First of all, Cuban society has changed. People want to move forward, improve their quality of life, increase prosperity, end poverty. They know the government is responsible for the never-ending system of rationing, that it is a tool the regime uses to keep the population under its economic control. How to get out of this quandary, not even Raul Castro knows. Who would ever have imagined that Cuba’s communists would one day open foreign currency stores to sell basic products? Let’s see if Raul says something about that in his speech.

Secondly, at this point it is hard to fool people with obsolete, outdated messages which have no relevance in the face of worldwide trends such as globalization, digitalization and a new industrial revolution. Cubans have travelled overseas, they own cell phones and personal computers, they talk to foreign tourists. They are not isolated they way they were during Fidel Castro’s first congress. It is a historical oddity that Raul Castro, the person responsible for restoring some basic freedoms, became the victim of a process he started. That’s how it goes.

Thirdly, there is the issue of time. There is no going back, no matter how much we might want to do so. The train only moves in one direction, towards the final destination. Rewinding the clock is not an option. One could talk about the present but it is complicated, difficult, chaotic, and there are no concrete solutions. No one is interested in the future because all that matters now is getting by day to day. And any mention of past congresses is just a waste of time.

We will have to keep in mind what he says is largely determined by what the scribes, the guardians of official ideology and the bootlickers allow him to say. They exercise their influence by correcting speeches and inserting their own thoughts and ideas into the words of others. It would be a shame if this gang were responsible for Raul Castro’s last words to his party comrades. I am still hoping that the last of the Castros will pull a rabbit out of his hat and then retire to his eastern refuge.

The dream of any matador is to leave the bullring through the main gate of the plaza after a great performance, basking in the adulation of the crowd. But a time of severe economic crisis unlike any in the last five years is no time for communist fanfares. The people, the masses, would not understand. Though the crowd will not reward Raul with spoils of battle, he can at least try to leave the communist conclave with a good taste in its mouth. What will matter to the rest world, which in this case will be listening in, is that this will be the last time.

Therefore, if I were writing Raul Castro’s official farewell speech, I would recommend that he acknowledge the following:

That he did not have the courage to see the reform process he started to its conclusion. That he ended it too soon, succumbed to pressure and left things unfinished, with only 13% percent of the workforce employed in the private sector.

That he made a mistake in choosing his successor. That Diaz-Canel has not been up to the job, working on his doctorate in the middle of a crisis.

That the Castro family is out of control and possibly in danger. That they can be seen coddling their puppies while driving their high-speed luxury cars and hosting lavish banquets while most Cubans go hungry.
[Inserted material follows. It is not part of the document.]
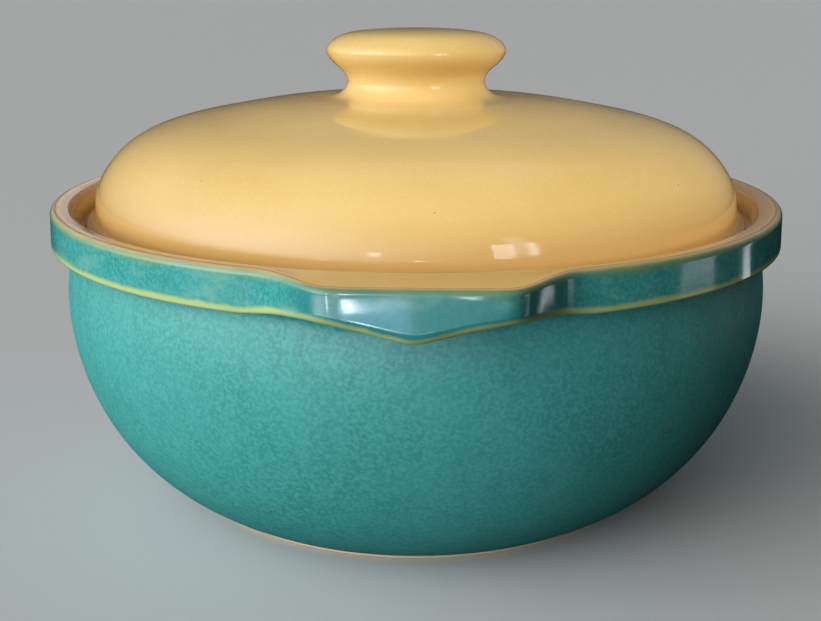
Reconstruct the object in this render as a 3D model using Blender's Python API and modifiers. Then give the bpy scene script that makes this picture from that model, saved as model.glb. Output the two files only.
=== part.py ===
"""Covered casserole dish: a round stoneware bowl with two lugs, and a domed lid with a knob.

The axis of the dish is +Z and its foot rests on z = 0. The lugs are at -Y (front) and +Y
(back). The lid rests on a ledge inside the rim, and lifts off along +Z.
"""

import math

import bmesh
import bpy

MM = 0.001

# Driving dimensions, in millimetres.
RIM_RADIUS = 126.3          # outside of the rim collar
RIM_TOP = 103.3             # top of the rim above the table
COLLAR_BOTTOM = 90.7        # sharp lower edge of the rim collar
COLLAR_CORNER = 1.9         # rounding of the collar's top edge
COLLAR_LEAN = 0.3           # the collar's face leans in this much towards its top
BODY_TOP_RADIUS = 120.2     # the wall just under the collar
BELLY_RADIUS = 121.9        # the widest part of the wall
FOOT_RADIUS = 81.0          # outside of the foot ring
FOOT_RING_WIDTH = 8.0
FOOT_RECESS = 4.0           # how far the base is raised inside the foot ring
FLOOR_TOP = 10.5            # inside floor of the bowl
GALLERY_RADIUS = 117.3      # upright wall round the lid's seat
LEDGE_TOP = 94.5            # the ledge that carries the lid
LEDGE_INNER_RADIUS = 108.4
RIM_FLAT_INNER = 118.9      # inner edge of the rim top
RIM_FALL = 0.5              # the rim top falls this much from its crest towards the lid

JOINT_GAP = 0.3             # gap kept between pieces that touch

FLANGE_RADIUS = 114.6       # the lid's seating flange
FLANGE_TOP = 97.9
DOME_RADIUS = 111.4         # the lid's upright side
CROWN_TOP = 136.7           # flat seat under the knob
KNOB_BASE_RADIUS = 28.6
KNOB_WAIST_RADIUS = 24.0
KNOB_HEAD_RADIUS = 31.1
KNOB_TOP = 160.1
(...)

That, like his brother, he will not write anything in his final years of life. That he will retire and go fishing. That he will be happy.

That he has missed the chance to leave Cuba a big inheritance. That he no longer blames the U.S. embargo, or “blockade,” admitting it was always a secondary issue, that it was his brother’s thing, not his.
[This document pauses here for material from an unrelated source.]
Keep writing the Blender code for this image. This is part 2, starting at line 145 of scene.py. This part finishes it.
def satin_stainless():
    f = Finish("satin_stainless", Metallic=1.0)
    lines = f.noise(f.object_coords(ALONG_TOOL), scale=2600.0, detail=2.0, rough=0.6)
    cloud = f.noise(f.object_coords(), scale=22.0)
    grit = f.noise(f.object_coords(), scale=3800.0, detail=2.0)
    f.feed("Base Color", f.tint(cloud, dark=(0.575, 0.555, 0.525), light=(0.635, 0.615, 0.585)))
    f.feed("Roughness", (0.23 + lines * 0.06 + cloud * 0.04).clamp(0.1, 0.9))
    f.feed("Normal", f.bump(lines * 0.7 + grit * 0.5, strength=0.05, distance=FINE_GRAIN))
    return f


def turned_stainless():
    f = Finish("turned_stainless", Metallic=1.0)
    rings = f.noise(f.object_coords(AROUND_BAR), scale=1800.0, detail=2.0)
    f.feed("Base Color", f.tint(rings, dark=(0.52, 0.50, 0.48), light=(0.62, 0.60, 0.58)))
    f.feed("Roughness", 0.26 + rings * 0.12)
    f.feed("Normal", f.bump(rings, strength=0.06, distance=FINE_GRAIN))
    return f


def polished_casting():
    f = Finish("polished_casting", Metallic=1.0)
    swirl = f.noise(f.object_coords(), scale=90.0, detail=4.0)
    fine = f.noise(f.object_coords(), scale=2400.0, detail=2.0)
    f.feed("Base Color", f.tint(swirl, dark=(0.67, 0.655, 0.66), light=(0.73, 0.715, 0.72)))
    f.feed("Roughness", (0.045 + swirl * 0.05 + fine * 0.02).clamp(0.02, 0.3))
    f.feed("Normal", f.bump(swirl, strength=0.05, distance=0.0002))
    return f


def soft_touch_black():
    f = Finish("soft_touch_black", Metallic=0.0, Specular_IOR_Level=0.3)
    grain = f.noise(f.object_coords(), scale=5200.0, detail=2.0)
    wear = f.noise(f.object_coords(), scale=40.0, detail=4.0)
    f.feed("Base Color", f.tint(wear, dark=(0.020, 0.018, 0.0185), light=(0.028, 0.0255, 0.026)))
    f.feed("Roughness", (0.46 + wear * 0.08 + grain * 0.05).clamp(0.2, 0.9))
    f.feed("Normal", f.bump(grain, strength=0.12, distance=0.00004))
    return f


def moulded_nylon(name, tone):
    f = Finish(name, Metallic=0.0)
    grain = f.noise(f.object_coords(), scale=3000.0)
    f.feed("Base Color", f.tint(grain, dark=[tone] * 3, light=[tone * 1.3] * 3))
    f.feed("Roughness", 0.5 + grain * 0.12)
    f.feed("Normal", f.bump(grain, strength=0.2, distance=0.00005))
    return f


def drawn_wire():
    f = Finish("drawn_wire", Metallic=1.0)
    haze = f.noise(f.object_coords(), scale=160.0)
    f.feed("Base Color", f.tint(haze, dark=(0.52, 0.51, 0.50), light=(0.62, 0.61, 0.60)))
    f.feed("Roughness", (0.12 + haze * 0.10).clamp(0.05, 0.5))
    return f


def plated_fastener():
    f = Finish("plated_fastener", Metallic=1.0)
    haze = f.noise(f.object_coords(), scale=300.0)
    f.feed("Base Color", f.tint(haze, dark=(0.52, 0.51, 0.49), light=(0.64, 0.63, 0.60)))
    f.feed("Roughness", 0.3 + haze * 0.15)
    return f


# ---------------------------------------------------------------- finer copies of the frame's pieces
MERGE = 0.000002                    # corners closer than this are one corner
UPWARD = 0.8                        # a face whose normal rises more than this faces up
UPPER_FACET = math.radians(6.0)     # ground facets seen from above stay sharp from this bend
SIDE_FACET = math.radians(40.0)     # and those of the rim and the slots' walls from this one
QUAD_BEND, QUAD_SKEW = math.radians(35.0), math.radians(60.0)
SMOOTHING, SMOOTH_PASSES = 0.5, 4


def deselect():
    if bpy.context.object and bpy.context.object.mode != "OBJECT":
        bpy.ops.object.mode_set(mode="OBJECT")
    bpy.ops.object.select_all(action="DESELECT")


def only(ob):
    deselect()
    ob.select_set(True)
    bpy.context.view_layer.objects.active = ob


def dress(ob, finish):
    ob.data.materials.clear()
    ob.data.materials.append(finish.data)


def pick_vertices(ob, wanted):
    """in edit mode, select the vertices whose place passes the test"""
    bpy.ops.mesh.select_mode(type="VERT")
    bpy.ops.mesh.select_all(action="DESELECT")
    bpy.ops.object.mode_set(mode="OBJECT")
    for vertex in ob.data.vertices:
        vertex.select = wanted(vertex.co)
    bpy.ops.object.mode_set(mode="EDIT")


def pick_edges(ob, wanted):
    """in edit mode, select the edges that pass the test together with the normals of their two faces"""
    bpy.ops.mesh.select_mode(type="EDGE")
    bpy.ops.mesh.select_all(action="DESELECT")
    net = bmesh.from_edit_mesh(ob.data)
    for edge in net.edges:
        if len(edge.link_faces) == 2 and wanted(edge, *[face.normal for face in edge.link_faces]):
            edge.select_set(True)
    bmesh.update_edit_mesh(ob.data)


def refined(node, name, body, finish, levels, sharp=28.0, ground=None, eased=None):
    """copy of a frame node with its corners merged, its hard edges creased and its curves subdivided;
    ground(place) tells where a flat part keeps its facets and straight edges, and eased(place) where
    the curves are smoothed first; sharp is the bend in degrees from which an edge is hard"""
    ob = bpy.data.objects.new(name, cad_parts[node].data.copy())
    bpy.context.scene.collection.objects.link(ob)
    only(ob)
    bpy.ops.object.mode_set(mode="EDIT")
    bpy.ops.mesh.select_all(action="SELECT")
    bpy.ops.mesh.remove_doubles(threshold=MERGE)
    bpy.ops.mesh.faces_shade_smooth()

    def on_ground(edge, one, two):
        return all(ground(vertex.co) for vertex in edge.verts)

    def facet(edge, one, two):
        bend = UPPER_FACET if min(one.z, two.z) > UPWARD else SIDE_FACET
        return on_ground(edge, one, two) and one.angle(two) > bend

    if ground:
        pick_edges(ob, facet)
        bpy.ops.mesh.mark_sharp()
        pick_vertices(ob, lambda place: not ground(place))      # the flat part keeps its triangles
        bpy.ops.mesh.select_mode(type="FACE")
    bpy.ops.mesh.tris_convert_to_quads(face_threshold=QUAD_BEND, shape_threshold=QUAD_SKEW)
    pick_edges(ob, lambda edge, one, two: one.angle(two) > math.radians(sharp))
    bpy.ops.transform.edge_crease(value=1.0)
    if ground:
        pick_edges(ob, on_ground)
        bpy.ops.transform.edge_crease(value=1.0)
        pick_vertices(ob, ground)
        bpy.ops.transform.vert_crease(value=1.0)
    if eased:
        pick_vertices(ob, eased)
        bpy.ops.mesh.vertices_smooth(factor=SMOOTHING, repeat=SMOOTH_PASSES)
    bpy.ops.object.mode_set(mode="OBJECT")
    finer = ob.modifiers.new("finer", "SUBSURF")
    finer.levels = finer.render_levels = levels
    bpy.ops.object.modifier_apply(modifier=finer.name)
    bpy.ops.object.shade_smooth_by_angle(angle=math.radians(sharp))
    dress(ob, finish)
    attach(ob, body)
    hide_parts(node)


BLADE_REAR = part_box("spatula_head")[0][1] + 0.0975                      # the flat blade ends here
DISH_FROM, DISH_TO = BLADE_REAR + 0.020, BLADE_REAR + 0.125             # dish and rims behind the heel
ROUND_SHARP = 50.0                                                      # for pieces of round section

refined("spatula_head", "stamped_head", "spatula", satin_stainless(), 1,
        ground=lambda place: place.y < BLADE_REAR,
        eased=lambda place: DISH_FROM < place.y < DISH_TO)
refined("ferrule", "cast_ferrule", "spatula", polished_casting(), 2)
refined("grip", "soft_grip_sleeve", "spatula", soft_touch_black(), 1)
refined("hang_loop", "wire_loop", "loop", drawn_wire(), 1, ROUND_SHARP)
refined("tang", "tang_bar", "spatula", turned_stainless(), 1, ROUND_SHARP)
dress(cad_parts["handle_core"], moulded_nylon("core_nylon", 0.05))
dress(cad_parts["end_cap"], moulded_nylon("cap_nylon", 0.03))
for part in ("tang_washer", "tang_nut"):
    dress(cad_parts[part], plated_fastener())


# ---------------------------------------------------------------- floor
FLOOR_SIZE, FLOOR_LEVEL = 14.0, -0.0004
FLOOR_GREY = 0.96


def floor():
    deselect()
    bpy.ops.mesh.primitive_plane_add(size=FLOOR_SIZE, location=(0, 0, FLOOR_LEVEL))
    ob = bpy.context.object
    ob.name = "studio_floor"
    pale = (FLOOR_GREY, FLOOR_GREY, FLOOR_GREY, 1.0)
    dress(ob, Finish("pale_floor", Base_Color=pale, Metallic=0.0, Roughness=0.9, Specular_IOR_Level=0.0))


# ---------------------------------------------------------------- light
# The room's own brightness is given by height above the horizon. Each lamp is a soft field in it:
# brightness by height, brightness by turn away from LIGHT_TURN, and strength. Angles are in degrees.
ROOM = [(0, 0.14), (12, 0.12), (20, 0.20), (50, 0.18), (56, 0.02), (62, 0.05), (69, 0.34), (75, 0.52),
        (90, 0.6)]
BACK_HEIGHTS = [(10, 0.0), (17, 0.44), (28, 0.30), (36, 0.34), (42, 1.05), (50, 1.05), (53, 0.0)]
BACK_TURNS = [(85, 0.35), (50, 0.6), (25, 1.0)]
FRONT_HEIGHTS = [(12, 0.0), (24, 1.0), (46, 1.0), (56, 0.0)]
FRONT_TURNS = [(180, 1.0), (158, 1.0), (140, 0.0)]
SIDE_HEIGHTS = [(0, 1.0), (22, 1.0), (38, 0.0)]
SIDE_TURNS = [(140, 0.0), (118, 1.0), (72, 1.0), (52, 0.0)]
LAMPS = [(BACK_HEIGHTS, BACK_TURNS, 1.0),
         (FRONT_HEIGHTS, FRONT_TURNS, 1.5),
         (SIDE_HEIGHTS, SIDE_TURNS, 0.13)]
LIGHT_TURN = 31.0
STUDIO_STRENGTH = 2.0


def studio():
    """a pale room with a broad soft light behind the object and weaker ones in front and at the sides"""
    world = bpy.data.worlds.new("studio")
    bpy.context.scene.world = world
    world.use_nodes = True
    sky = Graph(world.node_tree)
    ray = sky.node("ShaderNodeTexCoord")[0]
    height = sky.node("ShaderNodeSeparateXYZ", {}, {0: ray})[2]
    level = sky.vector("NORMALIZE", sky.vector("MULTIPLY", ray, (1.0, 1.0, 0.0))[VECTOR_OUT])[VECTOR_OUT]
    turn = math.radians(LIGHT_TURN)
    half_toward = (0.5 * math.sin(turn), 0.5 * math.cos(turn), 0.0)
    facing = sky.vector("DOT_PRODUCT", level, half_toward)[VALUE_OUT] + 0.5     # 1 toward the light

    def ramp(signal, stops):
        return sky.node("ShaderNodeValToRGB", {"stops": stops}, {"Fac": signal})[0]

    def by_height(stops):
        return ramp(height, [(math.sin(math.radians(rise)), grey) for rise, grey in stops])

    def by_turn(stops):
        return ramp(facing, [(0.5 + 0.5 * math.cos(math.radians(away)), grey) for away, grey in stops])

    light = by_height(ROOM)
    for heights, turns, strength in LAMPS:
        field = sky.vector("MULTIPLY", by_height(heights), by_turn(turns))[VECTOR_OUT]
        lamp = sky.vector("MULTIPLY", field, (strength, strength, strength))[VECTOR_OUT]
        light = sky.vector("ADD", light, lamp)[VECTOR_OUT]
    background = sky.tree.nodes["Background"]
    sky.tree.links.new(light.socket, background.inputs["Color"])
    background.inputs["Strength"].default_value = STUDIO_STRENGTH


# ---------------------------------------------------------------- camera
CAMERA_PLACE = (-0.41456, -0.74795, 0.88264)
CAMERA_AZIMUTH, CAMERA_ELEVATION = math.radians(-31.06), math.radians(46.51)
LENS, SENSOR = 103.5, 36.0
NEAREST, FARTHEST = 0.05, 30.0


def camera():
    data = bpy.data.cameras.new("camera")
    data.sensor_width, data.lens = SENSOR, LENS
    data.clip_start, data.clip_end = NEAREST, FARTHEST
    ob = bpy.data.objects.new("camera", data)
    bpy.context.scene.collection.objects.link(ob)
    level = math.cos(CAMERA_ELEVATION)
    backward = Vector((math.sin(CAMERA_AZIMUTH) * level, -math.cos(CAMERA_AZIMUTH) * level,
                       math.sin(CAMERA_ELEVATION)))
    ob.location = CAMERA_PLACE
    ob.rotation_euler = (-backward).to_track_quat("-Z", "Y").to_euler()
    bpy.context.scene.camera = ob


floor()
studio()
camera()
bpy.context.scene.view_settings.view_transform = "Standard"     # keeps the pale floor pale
That he has left the nation’s economy in much worse shape than he found it. That he was not able reform the system and make it viable. That he acknowledge it is not viable and that he is leaving it to those who come after him to change it. That he insist this is something that must done.

That the momentum to restore relations with the United States faltered because he lacked political will and because his brother used his position as an influential writer to wreck the process from the sidelines. That there were too many missteps before Trump came along and everything fell apart.

That he has been unable to overcome the legacy of his brother, no matter how hard he tried. That people now speak less and less about Fidel and that, for this, we should all be grateful.

That there were too many years were spent stalling for time. That, yes, things should have changed during Perestroika, but Gorbachev upstaged Fidel, and Fidel never let anyone get in his way.

That, with him, the Castro dynasty ends. Once and for all. That he does not really care might happen to them other than that they stay safe, that he will leave them what he can. That they do not cry for him, that he doesn’t deserve it, that he be cremated and his ashes scattered in the Sierra Maestra, that they forget about him as though he had never existed.

That he ask forgiveness and walk away in silence.